#### EXERCISE BRIEF
Return only what lies between the first line of the entries and the line containing "quilting: The quilting.", both lines included.

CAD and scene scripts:
□ □ □ □
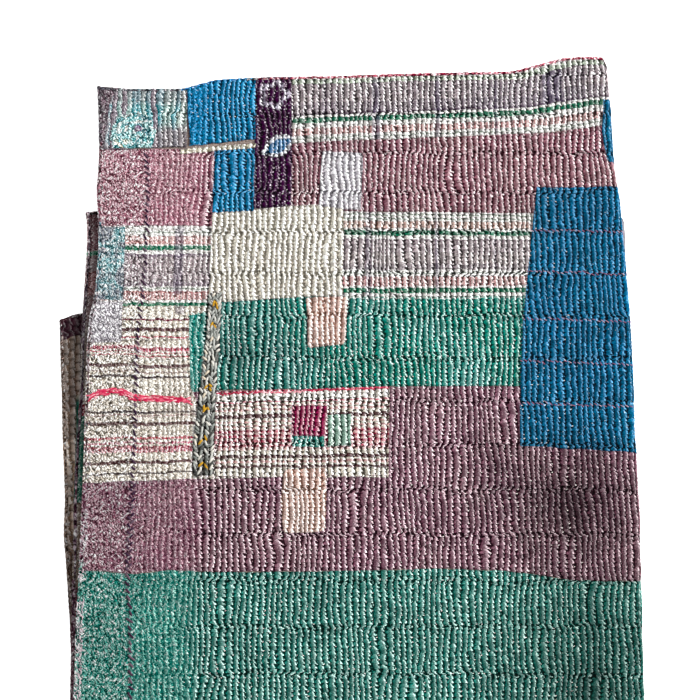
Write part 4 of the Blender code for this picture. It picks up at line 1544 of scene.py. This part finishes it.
@dataclass(frozen=True)
class Facing:
    """A stretch of a face that isn't on the page, between two places across and along."""

    name: str
    cloth: Cotton
    across: tuple[float, float]
    along: tuple[float, float]
    step: tuple[float, float]
    outer: bool = True  # whether it is on the outer face of the cloth
    relief: float = 1.2 * MM
    pinch: float = 0.3
    shift: float = 17.0 * MM  # of its ribs, so that layers differ
    rows_apart: float = 1.0  # share of the quilting's row
    painted_crease_shade: float = 0.0  # how dark the painted shade of a crease is at each row
    painted_light: float = 0.0  # painted light: how much lighter it is away from its first edge, against the shadow of the layers above
    crumpled: float = 0.5  # how crumpled, rather than ribbed

    def build(self, form: QuiltForm, quilting: Quilting) -> bpy.types.Object:
        """The stretch as a surface with the quilting's relief.

        Args:
            form: The quilt's folds.
            quilting: The quilting.

        Returns:
            The piece. Its map's second number is the share along the stretch, and the painted shade at each
            row is a narrow power of a cosine over the rows.
        """
        wide = abs(self.across[1] - self.across[0]) * form.outer_width
        tall = abs(self.along[1] - self.along[0]) * 0.8
        across = np.linspace(*self.across, max(3, round(wide / self.step[0])))
        along = np.linspace(*self.along, max(3, round(tall / self.step[1])))
        grid_across, grid_along = np.meshgrid(across, along)
        x = grid_across * form.outer_width + 0.25
        y = form.place(grid_across, grid_along, 0.0)[..., 1] + self.shift
        ribs, rows = quilting.ribs(x, y), quilting.rows(x, y)
        rows = rows / self.rows_apart + 0.22 * (np.floor(ribs) % 2) * self.painted_crease_shade
        crest = quilting.crest(ribs, rows, x, y, self.pinch)
        painted_crease_shade = self.painted_crease_shade * (0.5 + 0.5 * np.cos(2 * math.pi * rows)) ** 8
        height = form.sheet / 2 - (1.0 - crest) * self.relief
        points = form.place(grid_across, grid_along, height if self.outer else -height)
        share = (grid_along - self.along[0]) / (self.along[1] - self.along[0])
        even = np.ones_like(x)
        # edge paints shade at each row; shade paints light, rising away from the first edge
        values = {"rib": ribs, "row": rows, "jog": 0.0 * even, "edge": painted_crease_shade, "left": self.crumpled * even,
                  "shade": 1.0 + self.painted_light * ease((x - x.min() - 5 * MM) / (14 * MM))}
        uv = np.stack([x, share], axis=-1)
        return add_surface(self.name, points, uv, values, self.cloth, flip=self.outer)


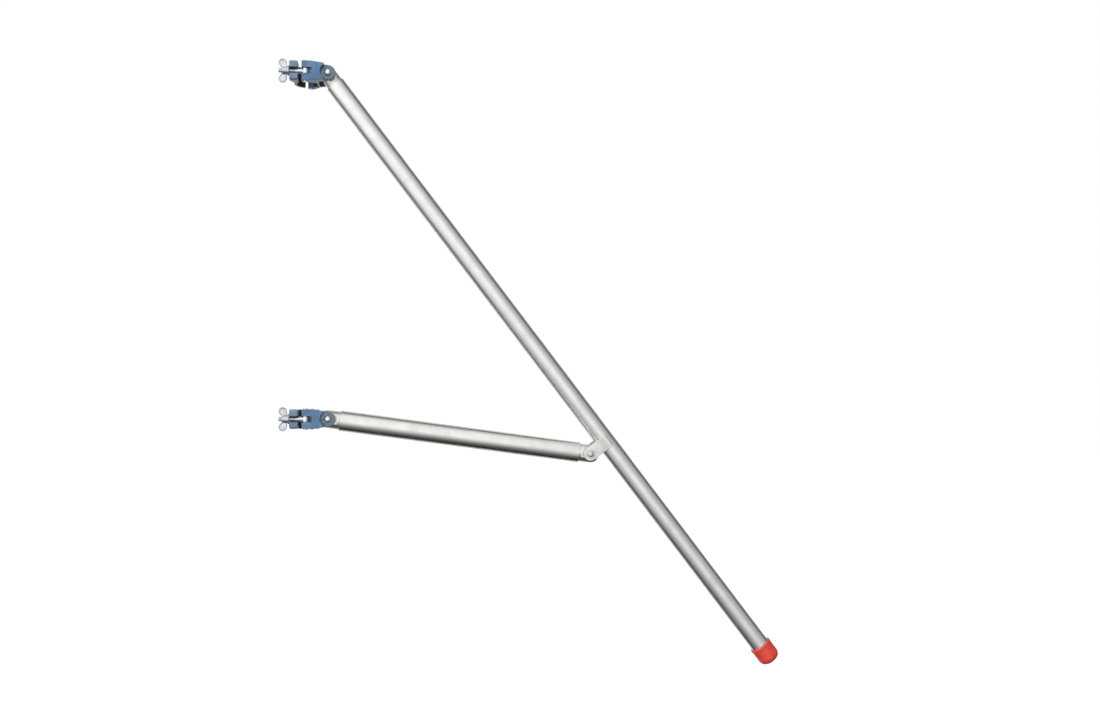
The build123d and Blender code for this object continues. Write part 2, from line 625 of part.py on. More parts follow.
# =========================================================================================
# The assembly
# =========================================================================================
for clamp_name, pivot_point in (("upper", upper_pivot), ("lower", lower_pivot)):
    clamp_z = pivot_point.Z
    make_saddle(clamp_name, clamp_z)
    make_flap(clamp_name, clamp_z)
    make_clamp_pin(f"{clamp_name}_hinge_pin", (HINGE_X, HINGE_Y), HINGE_PIN_RADIUS, clamp_z)
    make_clamp_pin(f"{clamp_name}_eye_pin", (EYE_X, BOLT_Y), EYE_PIN_RADIUS, clamp_z)
    make_eye_bolt(clamp_name, clamp_z)
    make_nut_parts(clamp_name, clamp_z)
    make_pivot_set(f"{clamp_name}_pivot", pivot_point, CHEEK_OUTER, CLAMP_WASHER_RADIUS)

leg_ends = [(upper_pivot, leg_along, LEG_TUBE_START)]
brace_ends = [
    (lower_pivot, brace_along, BRACE_TUBE_START),
    (ear_pivot, -brace_along, BRACE_TUBE_END),
]
leg_tube_end = make_foot()
make_tube("leg_tube", upper_pivot, leg_along, LEG_TUBE_START, leg_tube_end, leg_radius, leg_ends)
make_fitting("leg_fitting", *leg_ends[0], leg_radius - TUBE_WALL)
make_rivets("leg_rivets", leg_ends, leg_radius)
make_spacers("leg_spacers", upper_pivot, CHEEK_INNER)
make_ear("front_ear", 1)
make_ear("rear_ear", -1)
make_welds()
make_pivot_set("brace_pivot", ear_pivot, ear_outer, EAR_WASHER_RADIUS)

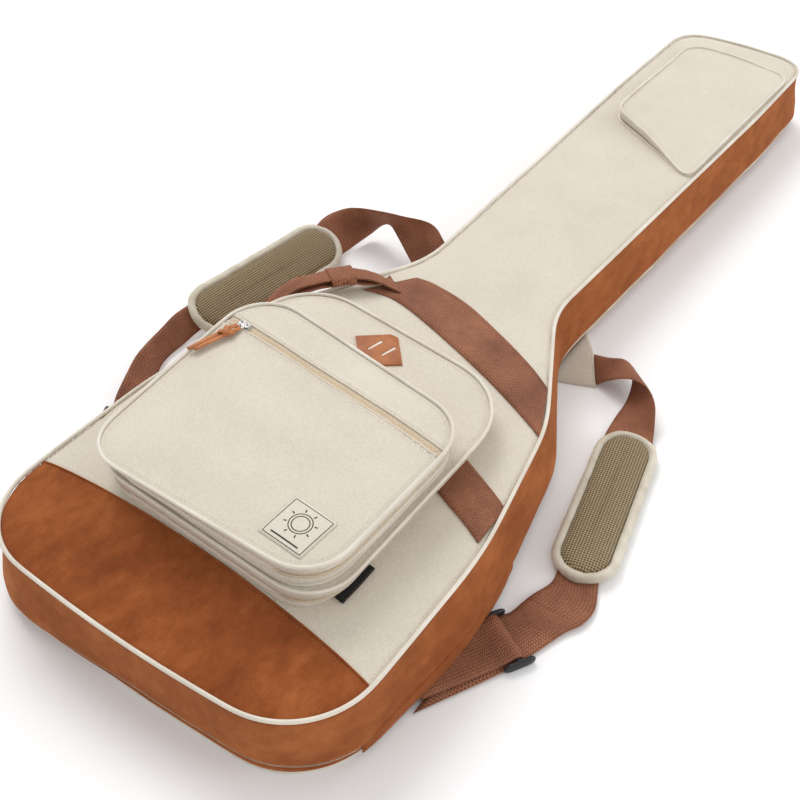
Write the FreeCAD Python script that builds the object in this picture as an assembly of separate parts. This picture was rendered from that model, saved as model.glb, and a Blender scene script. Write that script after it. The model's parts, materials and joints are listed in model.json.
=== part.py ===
import FreeCAD, Part
import os
from math import atan2, hypot, tan

os.makedirs("parts", exist_ok=True)

# A padded gig bag lying on its back. Millimetres. The origin is on the back panel's outer face, at the
# middle of the bag's bottom end. +Y runs to the head end, +Z out of the front.

# Heights of the layers
BACK = 2.0
BACK_FOAM_TOP = 13.0
BACK_LINING_TOP = 14.0
LOWER_TAPE_TOP = 14.4
UPPER_TAPE_BASE = 15.6
GUSSET_BASE = 20.0
GUSSET_TOP = 78.0
LINING_BASE = 67.0
FRONT_FOAM_BASE = 68.0
FRONT_BASE = 79.0
FRONT = 81.0
PIPING_TOP = 83.0

# Offsets from the plan outline, positive outwards
BACK_EDGE = 6.0
PIPING_OUT = 8.0
WALL_OUT = 4.5
WALL_IN = 3.0
FOAM_OUT = 2.5
FOAM_IN = -6.0
LINING_IN = -7.0
FRONT_PIPING_OUT = 6.0

# Right half of the plan outline, from the bottom to the head: x, y and corner radius
HALF_OUTLINE = [
    (190.0, 10.0, 78.0),
    (188.0, 235.0, 400.0),
    (155.0, 400.0, 200.0),
    (76.0, 552.0, 120.0),
    (89.0, 1060.0, 1500.0),
    (88.0, 1227.0, 38.0),
]
BOTTOM_MIDDLE = (0.0, -1.0, 1500.0)
TOP_MIDDLE = (0.0, 1236.0, 400.0)

# Zip and hinge along the main wall
HINGE_SPAN = (62.0, 292.0)
NECK_TRACK_START = (-76.0, 552.0)
NECK_TRACK_END = (-89.0, 1060.0)
MAIN_SLIDER_PLACES = (720.0, 860.0)

# The straight left shoulder, and how far out of it the back handle's fold line lies
SHOULDER_LINE = ((-155.0, 400.0), (-76.0, 552.0))
HANDLE_LINE_OUT = 9.2

# Top seam of the suede strip across the bottom of the front, an arch that drops to the right
SEAM_REACH = 230.0
SEAM_LEFT_Y = 97.0
SEAM_MIDDLE_Y = 102.0
SEAM_RIGHT_Y = 74.0

# Pocket plans, whose tops slope down to the right: x, y and corner radius
ORGANIZER = [
    (-135.0, 108.0, 42.0),
    (131.0, 94.0, 42.0),
    (131.0, 388.0, 75.0),
    (-148.0, 420.0, 60.0),
]
ORGANIZER_SPLIT = 95.0
ORGANIZER_FACE = 110.0
ORGANIZER_TOP = 112.0
POCKET = [
    (-126.0, 97.0, 40.0),
    (126.0, 97.0, 40.0),
    (129.0, 308.0, 48.0),
    (-144.0, 352.0, 42.0),
]
POCKET_SPLIT = 125.0
POCKET_FACE = 138.0
POCKET_TOP = 140.0
POCKET_WALL = 2.0
SPLIT_GAP = 0.6
FACE_ZIP_LEFT = (-129.0, 299.0)
FACE_ZIP_RIGHT = (120.0, 267.0)
FACE_ZIP_WIDTH = 26.0

# Head pocket, a plan with a slanted mouth: x, y and corner radius
HEAD_POCKET = [
    (-54.0, 946.0, 30.0),
    (81.0, 869.0, 6.0),
    (85.0, 1182.0, 20.0),
    (-60.0, 1180.0, 28.0),
]
HEAD_SPLIT = 86.0
HEAD_FACE = 91.0
HEAD_TOP = 93.0

# Webbing
WEB = 50.0
WEB_THICK = 2.5
STRAP_BASE = 3.0
PAD_HEIGHT = 13.0
PAD_MESH_HEIGHT = 15.0
PAD_MESH_INSET = 9.0

nodes = {}


def unit(x, y):
    length = hypot(x, y)
    return (x / length, y / length)


def moved_corners(corners, offset):
    """Move a counter-clockwise rounded polygon outwards by an offset."""
    moved = []
    count = len(corners)
    for index, (x, y, radius) in enumerate(corners):
        before = corners[index - 1]
        after = corners[(index + 1) % count]
        a = unit(x - before[0], y - before[1])
        b = unit(after[0] - x, after[1] - y)
        turn = a[0] * b[1] - a[1] * b[0]
        along = 1.0 + a[0] * b[0] + a[1] * b[1]
        shift_x = offset * (a[1] + b[1]) / along
        shift_y = -offset * (a[0] + b[0]) / along
        grown = radius + offset if turn > 0 else radius - offset
        moved.append((x + shift_x, y + shift_y, max(grown, 0.0)))
    return moved


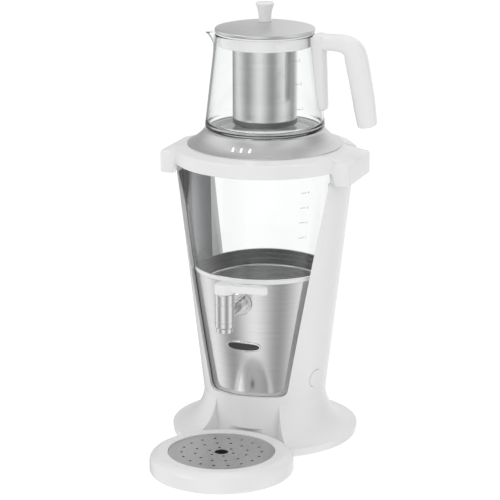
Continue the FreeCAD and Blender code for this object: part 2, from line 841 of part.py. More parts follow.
# Tank: a conical glass on a white rim ring, with a stepped seal down to the steel boiler pot
tank_offset = size.frame_wall + size.running_gap
node(cone_wall("GlassTank", size.tank_low, size.tank_top, tank_offset + size.glass_wall, tank_offset),
     "glass_tank")
tank_mouth = frame_radius(size.tank_top) - tank_offset
collar_underside = size.collar_side_top - size.collar_wall + 1.4
node(turned("TankTopGasket", [
    (tank_mouth - size.glass_wall - 1.5, size.tank_top),
    (tank_mouth + 1.0, size.tank_top),
    (tank_mouth + 1.0, collar_underside),
    (tank_mouth - size.glass_wall - 1.5, collar_underside + 0.6),
]), "tank_top_gasket")
rim_outer = frame_radius(size.rim_low) - size.frame_wall - size.fit_gap
tank_foot = frame_radius(size.tank_low) - tank_offset
rim_inner = tank_foot - size.glass_wall
node(turned("TankRimRing", [
    (rim_inner, size.rim_low),
    (rim_outer, size.rim_low),
    (rim_outer, size.tank_low),
    (rim_inner, size.tank_low),
]), "tank_rim_ring")
step = size.seal_step
seal_tread = (rim_inner - size.seal_inner_radius) / 3
node(turned("TankSeal", [
    (size.seal_inner_radius + size.pot_bead, size.pot_rim),
    (rim_inner, size.pot_rim),
    (rim_inner, size.tank_low),
    (rim_inner - seal_tread / 2, size.tank_low),
    (rim_inner - seal_tread / 2, size.tank_low - step),
    (rim_inner - seal_tread * 1.5, size.tank_low - step),
    (rim_inner - seal_tread * 1.5, size.tank_low - 2 * step),
    (size.seal_inner_radius + size.pot_bead, size.tank_low - 2 * step),
]), "tank_seal")
jacket_offset = size.frame_wall + size.jacket_gap
jacket = cone_wall("Jacket", size.parting_height, size.rim_low, jacket_offset + size.sheet_wall,
                   jacket_offset)
tap_hole = rod("TapHole", size.neck_radius, 80.0, depth=-size.flange_face - 5, height=size.tap_height,
               axis=(0, 1, 0))
node(cut("SteelJacket", jacket, tap_hole), "steel_jacket")
pot_side = size.pot_mouth_radius
pot_lip = pot_side + 4.0
pot = turned("PotShell", [
    (0, size.pot_low),
    (size.pot_foot_radius - 3, size.pot_low),
    (size.pot_foot_radius, size.pot_low + 3),
    (pot_side - size.sheet_wall, size.pot_rim - size.sheet_wall),
    (pot_lip, size.pot_rim - size.sheet_wall),
    (pot_lip, size.pot_rim),
    (pot_side + 0.9, size.pot_rim),
    (pot_side + 0.9, size.pot_rim + size.pot_bead, 1.45),
    (pot_side - 2.0, size.pot_rim + size.pot_bead),
    (pot_side - 2.0, size.pot_rim),
    (size.pot_foot_radius - size.sheet_wall, size.pot_low + 3.4),
    (size.pot_foot_radius - 3.4, size.pot_low + size.sheet_wall),
    (0, size.pot_low + size.sheet_wall),
])
node(cut("BoilerPot", pot, tap_hole), "boiler_pot")
heater_under = size.pot_low - size.heater_height
node(turned("HeaterPlate", [
    (0, heater_under),
    (size.heater_radius, heater_under),
    (size.heater_radius, size.pot_low),
    (0, size.pot_low),
]), "heater_plate")
element_gap_angle = 30.0
element = doc.addObject("Part::Torus", "ElementTube")
bind(element, "Radius1", size.element_circle)
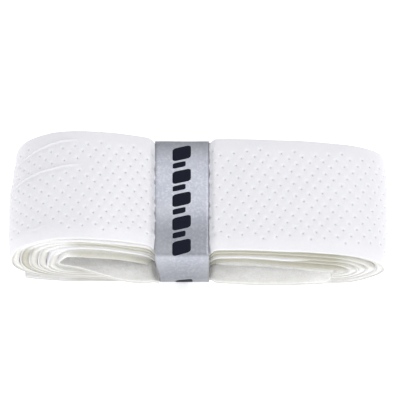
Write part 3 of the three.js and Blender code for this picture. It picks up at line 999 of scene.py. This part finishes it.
□ □ □ □
#### TASK ANSWER
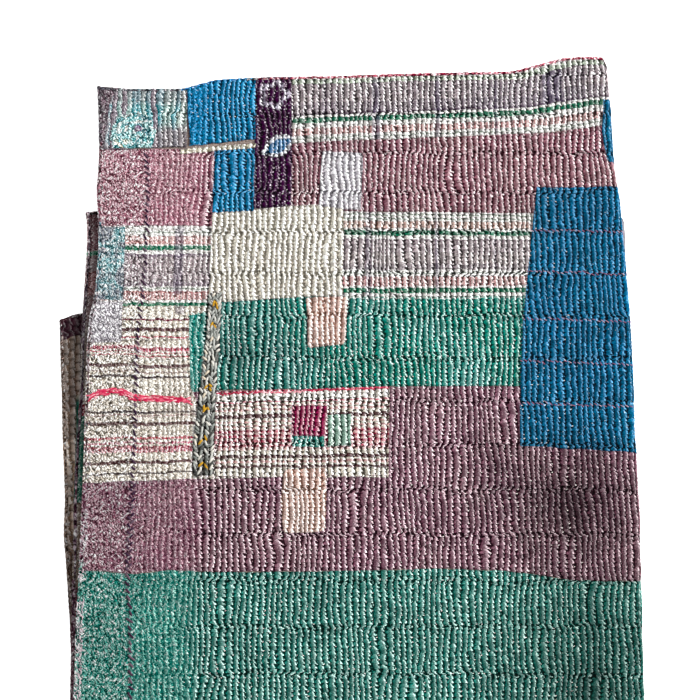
Write part 4 of the Blender code for this picture. It picks up at line 1544 of scene.py. This part finishes it.
@dataclass(frozen=True)
class Facing:
    """A stretch of a face that isn't on the page, between two places across and along."""

    name: str
    cloth: Cotton
    across: tuple[float, float]
    along: tuple[float, float]
    step: tuple[float, float]
    outer: bool = True  # whether it is on the outer face of the cloth
    relief: float = 1.2 * MM
    pinch: float = 0.3
    shift: float = 17.0 * MM  # of its ribs, so that layers differ
    rows_apart: float = 1.0  # share of the quilting's row
    painted_crease_shade: float = 0.0  # how dark the painted shade of a crease is at each row
    painted_light: float = 0.0  # painted light: how much lighter it is away from its first edge, against the shadow of the layers above
    crumpled: float = 0.5  # how crumpled, rather than ribbed

    def build(self, form: QuiltForm, quilting: Quilting) -> bpy.types.Object:
        """The stretch as a surface with the quilting's relief.

        Args:
            form: The quilt's folds.
            quilting: The quilting.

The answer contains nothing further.